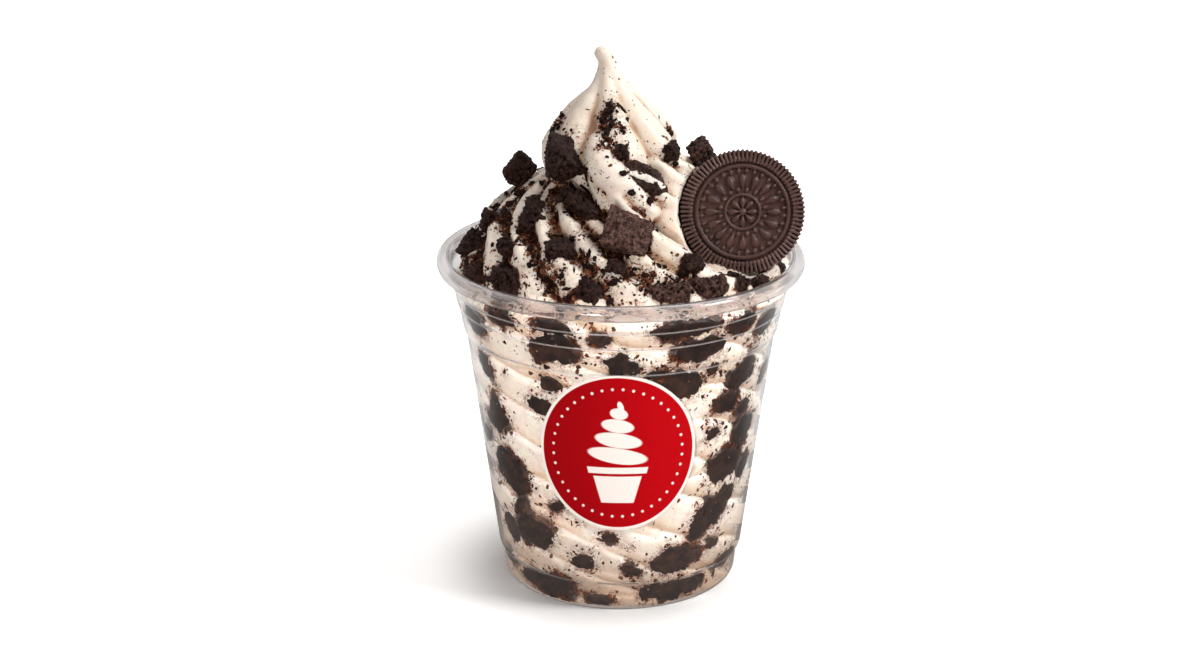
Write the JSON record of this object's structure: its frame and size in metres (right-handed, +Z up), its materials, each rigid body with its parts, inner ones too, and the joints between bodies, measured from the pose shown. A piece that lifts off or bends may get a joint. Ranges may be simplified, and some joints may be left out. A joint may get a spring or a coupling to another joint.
{
  "type": "soft-serve sundae",
  "caption": "Soft serve swirled to a peak in a clear plastic cup, mixed and topped with broken chocolate biscuit, with a round sandwich biscuit stuck in at the rim.",
  "frame": {"origin": "centre of the cup's foot, on the surface it stands on", "axes": "+Z up along the cup's axis; the label faces -Y and the round biscuit stands at +X"},
  "size_m": [0.098, 0.098, 0.146],
  "materials": {
    "cup_plastic": "clear thin PET, glossy inside and out, with bright edges at its rings and rolled lip",
    "label_print": "red label film with a satin shine, an off-white edge line and a plain off-white device",
    "soft_serve": "warm white soft ice cream, smooth and slightly moist, with tan light in its folds and fine biscuit dust",
    "chocolate_biscuit": "very dark brown baked biscuit, coarse and crumbly where it is broken, dry, with small glints",
    "biscuit_cream": "white biscuit filling, dense and matt"
  },
  "bodies": {
    "root": {"biscuit_back_wafer": "chocolate_biscuit", "biscuit_cream": "biscuit_cream", "biscuit_front_wafer": "chocolate_biscuit", "chunk_back_left": "chocolate_biscuit", "chunk_back_middle": "chocolate_biscuit", "chunk_back_peak": "chocolate_biscuit", "chunk_back_rim": "chocolate_biscuit", "chunk_back_rim_left": "chocolate_biscuit", "chunk_back_rim_right": "chocolate_biscuit", "chunk_behind_biscuit": "chocolate_biscuit", "chunk_below_block": "chocolate_biscuit", "chunk_big_block": "chocolate_biscuit", "chunk_corner_left": "chocolate_biscuit", "chunk_dark_pit": "chocolate_biscuit", "chunk_filled": "chocolate_biscuit", "chunk_front_left": "chocolate_biscuit", "chunk_front_long": "chocolate_biscuit", "chunk_front_long_right": "chocolate_biscuit", "chunk_left_top": "chocolate_biscuit", "chunk_middle_left": "chocolate_biscuit", "chunk_peak_left": "chocolate_biscuit", "chunk_peak_right": "chocolate_biscuit", "chunk_ridge_left": "chocolate_biscuit", "chunk_right_round": "chocolate_biscuit", "chunk_rim_far_right": "chocolate_biscuit", "chunk_rim_right": "chocolate_biscuit", "chunk_round_small": "chocolate_biscuit", "chunk_shoulder_left": "chocolate_biscuit", "chunk_under_biscuit": "chocolate_biscuit", "chunk_under_peak_left": "chocolate_biscuit", "chunk_wall_left": "chocolate_biscuit", "chunk_wall_left_low": "chocolate_biscuit", "cup": "cup_plastic", "label": "label_print", "soft_serve": "soft_serve", "sunk_back_low": "chocolate_biscuit", "sunk_back_middle": "chocolate_biscuit", "sunk_back_right": "chocolate_biscuit", "sunk_far_right": "chocolate_biscuit", "sunk_far_right_low": "chocolate_biscuit", "sunk_foot_left": "chocolate_biscuit", "sunk_foot_right": "chocolate_biscuit", "sunk_left": "chocolate_biscuit", "sunk_left_of_label": "chocolate_biscuit", "sunk_low_left": "chocolate_biscuit", "sunk_low_middle": "chocolate_biscuit", "sunk_low_right": "chocolate_biscuit", "sunk_right": "chocolate_biscuit", "sunk_right_of_label": "chocolate_biscuit", "sunk_upper_left": "chocolate_biscuit", "sunk_upper_middle": "chocolate_biscuit", "sunk_upper_right": "chocolate_biscuit"}
  },
  "joints": []
}
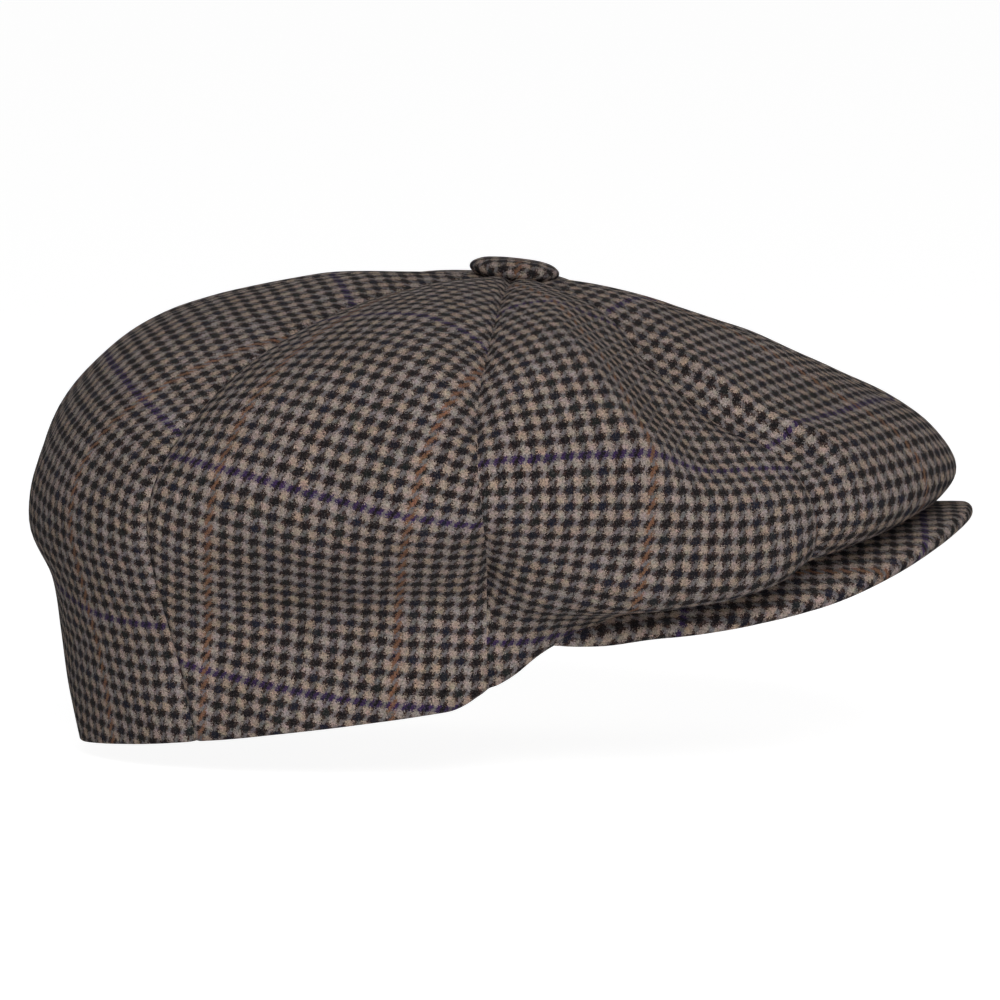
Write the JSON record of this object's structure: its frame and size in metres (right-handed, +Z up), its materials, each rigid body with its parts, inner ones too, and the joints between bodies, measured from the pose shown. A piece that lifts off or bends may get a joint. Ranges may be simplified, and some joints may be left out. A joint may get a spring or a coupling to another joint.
{
  "type": "newsboy cap",
  "caption": "Soft full newsboy cap in checked wool: gored crown, covered button, curved visor, lining and sweatband.",
  "frame": {"origin": "centre of the head opening, as the cap is worn", "axes": "+X forward through the visor, +Y to the wearer's left, +Z up as worn"},
  "size_m": [0.2822, 0.2352, 0.1439],
  "materials": {
    "wool": "brushed houndstooth wool",
    "lining": "satin weave",
    "sweatband": "ribbed cotton band",
    "tape": "plain woven tape",
    "board": "flexible sheet",
    "steel": "plated"
  },
  "bodies": {
    "crown": {"crown_gore_front_right": "wool", "crown_gore_front_side_right": "wool", "crown_gore_rear_side_right": "wool", "crown_gore_rear_right": "wool", "crown_gore_rear_left": "wool", "crown_gore_rear_side_left": "wool", "crown_gore_front_side_left": "wool", "crown_gore_front_left": "wool", "lining_gore_front_right": "lining", "lining_gore_front_side_right": "lining", "lining_gore_rear_side_right": "lining", "lining_gore_rear_right": "lining", "lining_gore_rear_left": "lining", "lining_gore_rear_side_left": "lining", "lining_gore_front_side_left": "lining", "lining_gore_front_left": "lining", "stay_tape": "tape", "sweatband": "sweatband", "button_cover": "wool", "button_shell": "steel", "button_prong": "steel"},
    "visor": {"visor_board": "board", "visor_top_cover": "wool", "visor_under_cover": "wool"}
  },
  "joints": [
    {"name": "visor_flex", "type": "hinge", "parent": "crown", "child": "visor", "pos_m": [0.0385, 0, 0.0125], "axis": [0, 1, 0], "range_deg": [0, 10], "stiffness_Nm_per_rad": 1.2}
  ]
}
------------------------------------------------------------------------
[THE REQUEST]: Each entry above is to be quoted exactly.

[WRITTEN RESPONSE]:
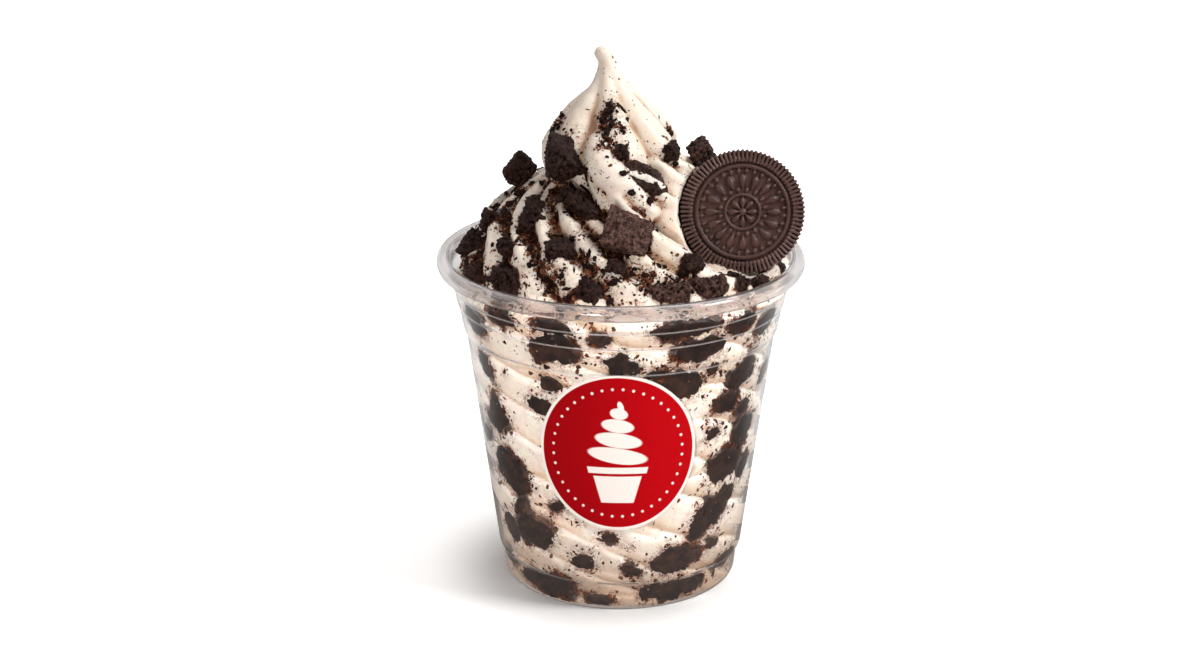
Write the JSON record of this object's structure: its frame and size in metres (right-handed, +Z up), its materials, each rigid body with its parts, inner ones too, and the joints between bodies, measured from the pose shown. A piece that lifts off or bends may get a joint. Ranges may be simplified, and some joints may be left out. A joint may get a spring or a coupling to another joint.
{
  "type": "soft-serve sundae",
  "caption": "Soft serve swirled to a peak in a clear plastic cup, mixed and topped with broken chocolate biscuit, with a round sandwich biscuit stuck in at the rim.",
  "frame": {"origin": "centre of the cup's foot, on the surface it stands on", "axes": "+Z up along the cup's axis; the label faces -Y and the round biscuit stands at +X"},
  "size_m": [0.098, 0.098, 0.146],
  "materials": {
    "cup_plastic": "clear thin PET, glossy inside and out, with bright edges at its rings and rolled lip",
    "label_print": "red label film with a satin shine, an off-white edge line and a plain off-white device",
    "soft_serve": "warm white soft ice cream, smooth and slightly moist, with tan light in its folds and fine biscuit dust",
    "chocolate_biscuit": "very dark brown baked biscuit, coarse and crumbly where it is broken, dry, with small glints",
    "biscuit_cream": "white biscuit filling, dense and matt"
  },
  "bodies": {
    "root": {"biscuit_back_wafer": "chocolate_biscuit", "biscuit_cream": "biscuit_cream", "biscuit_front_wafer": "chocolate_biscuit", "chunk_back_left": "chocolate_biscuit", "chunk_back_middle": "chocolate_biscuit", "chunk_back_peak": "chocolate_biscuit", "chunk_back_rim": "chocolate_biscuit", "chunk_back_rim_left": "chocolate_biscuit", "chunk_back_rim_right": "chocolate_biscuit", "chunk_behind_biscuit": "chocolate_biscuit", "chunk_below_block": "chocolate_biscuit", "chunk_big_block": "chocolate_biscuit", "chunk_corner_left": "chocolate_biscuit", "chunk_dark_pit": "chocolate_biscuit", "chunk_filled": "chocolate_biscuit", "chunk_front_left": "chocolate_biscuit", "chunk_front_long": "chocolate_biscuit", "chunk_front_long_right": "chocolate_biscuit", "chunk_left_top": "chocolate_biscuit", "chunk_middle_left": "chocolate_biscuit", "chunk_peak_left": "chocolate_biscuit", "chunk_peak_right": "chocolate_biscuit", "chunk_ridge_left": "chocolate_biscuit", "chunk_right_round": "chocolate_biscuit", "chunk_rim_far_right": "chocolate_biscuit", "chunk_rim_right": "chocolate_biscuit", "chunk_round_small": "chocolate_biscuit", "chunk_shoulder_left": "chocolate_biscuit", "chunk_under_biscuit": "chocolate_biscuit", "chunk_under_peak_left": "chocolate_biscuit", "chunk_wall_left": "chocolate_biscuit", "chunk_wall_left_low": "chocolate_biscuit", "cup": "cup_plastic", "label": "label_print", "soft_serve": "soft_serve", "sunk_back_low": "chocolate_biscuit", "sunk_back_middle": "chocolate_biscuit", "sunk_back_right": "chocolate_biscuit", "sunk_far_right": "chocolate_biscuit", "sunk_far_right_low": "chocolate_biscuit", "sunk_foot_left": "chocolate_biscuit", "sunk_foot_right": "chocolate_biscuit", "sunk_left": "chocolate_biscuit", "sunk_left_of_label": "chocolate_biscuit", "sunk_low_left": "chocolate_biscuit", "sunk_low_middle": "chocolate_biscuit", "sunk_low_right": "chocolate_biscuit", "sunk_right": "chocolate_biscuit", "sunk_right_of_label": "chocolate_biscuit", "sunk_upper_left": "chocolate_biscuit", "sunk_upper_middle": "chocolate_biscuit", "sunk_upper_right": "chocolate_biscuit"}
  },
  "joints": []
}
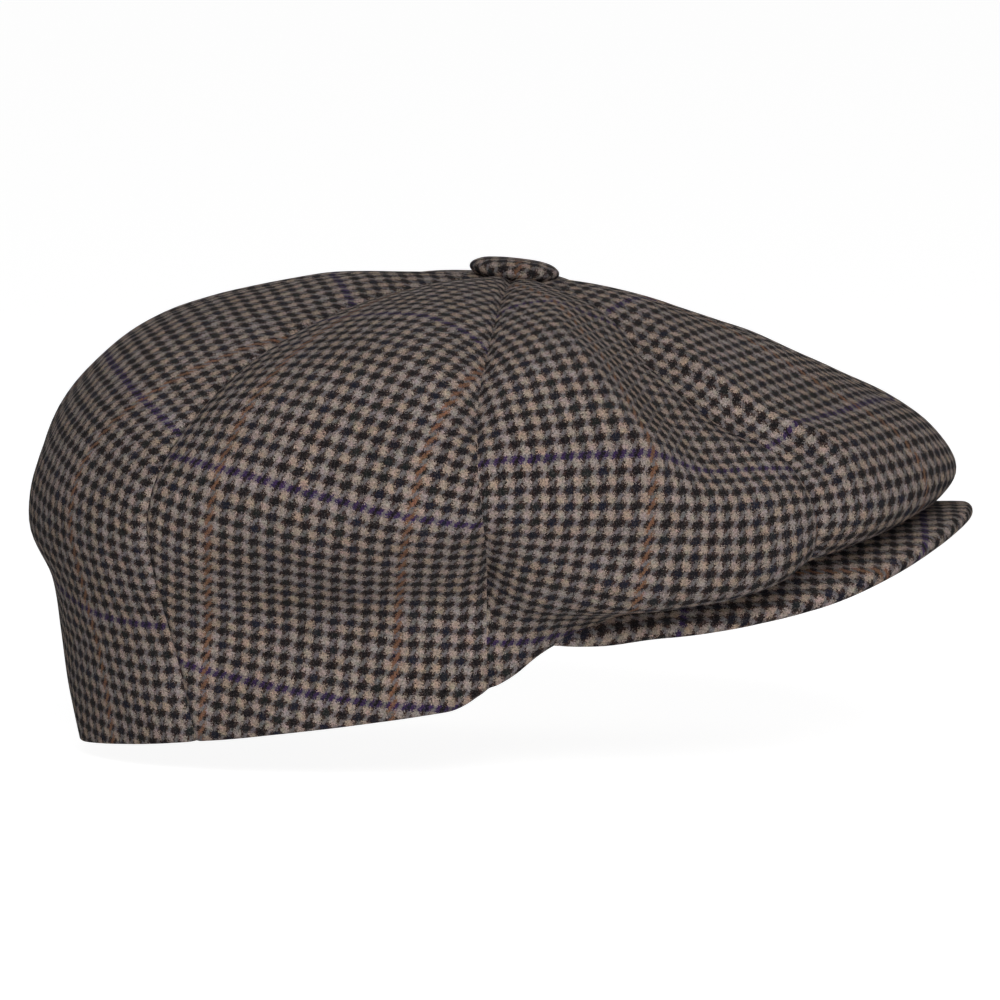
Write the JSON record of this object's structure: its frame and size in metres (right-handed, +Z up), its materials, each rigid body with its parts, inner ones too, and the joints between bodies, measured from the pose shown. A piece that lifts off or bends may get a joint. Ranges may be simplified, and some joints may be left out. A joint may get a spring or a coupling to another joint.
{
  "type": "newsboy cap",
  "caption": "Soft full newsboy cap in checked wool: gored crown, covered button, curved visor, lining and sweatband.",
  "frame": {"origin": "centre of the head opening, as the cap is worn", "axes": "+X forward through the visor, +Y to the wearer's left, +Z up as worn"},
  "size_m": [0.2822, 0.2352, 0.1439],
  "materials": {
    "wool": "brushed houndstooth wool",
    "lining": "satin weave",
    "sweatband": "ribbed cotton band",
    "tape": "plain woven tape",
    "board": "flexible sheet",
    "steel": "plated"
  },
  "bodies": {
    "crown": {"crown_gore_front_right": "wool", "crown_gore_front_side_right": "wool", "crown_gore_rear_side_right": "wool", "crown_gore_rear_right": "wool", "crown_gore_rear_left": "wool", "crown_gore_rear_side_left": "wool", "crown_gore_front_side_left": "wool", "crown_gore_front_left": "wool", "lining_gore_front_right": "lining", "lining_gore_front_side_right": "lining", "lining_gore_rear_side_right": "lining", "lining_gore_rear_right": "lining", "lining_gore_rear_left": "lining", "lining_gore_rear_side_left": "lining", "lining_gore_front_side_left": "lining", "lining_gore_front_left": "lining", "stay_tape": "tape", "sweatband": "sweatband", "button_cover": "wool", "button_shell": "steel", "button_prong": "steel"},
    "visor": {"visor_board": "board", "visor_top_cover": "wool", "visor_under_cover": "wool"}
  },
  "joints": [
    {"name": "visor_flex", "type": "hinge", "parent": "crown", "child": "visor", "pos_m": [0.0385, 0, 0.0125], "axis": [0, 1, 0], "range_deg": [0, 10], "stiffness_Nm_per_rad": 1.2}
  ]
}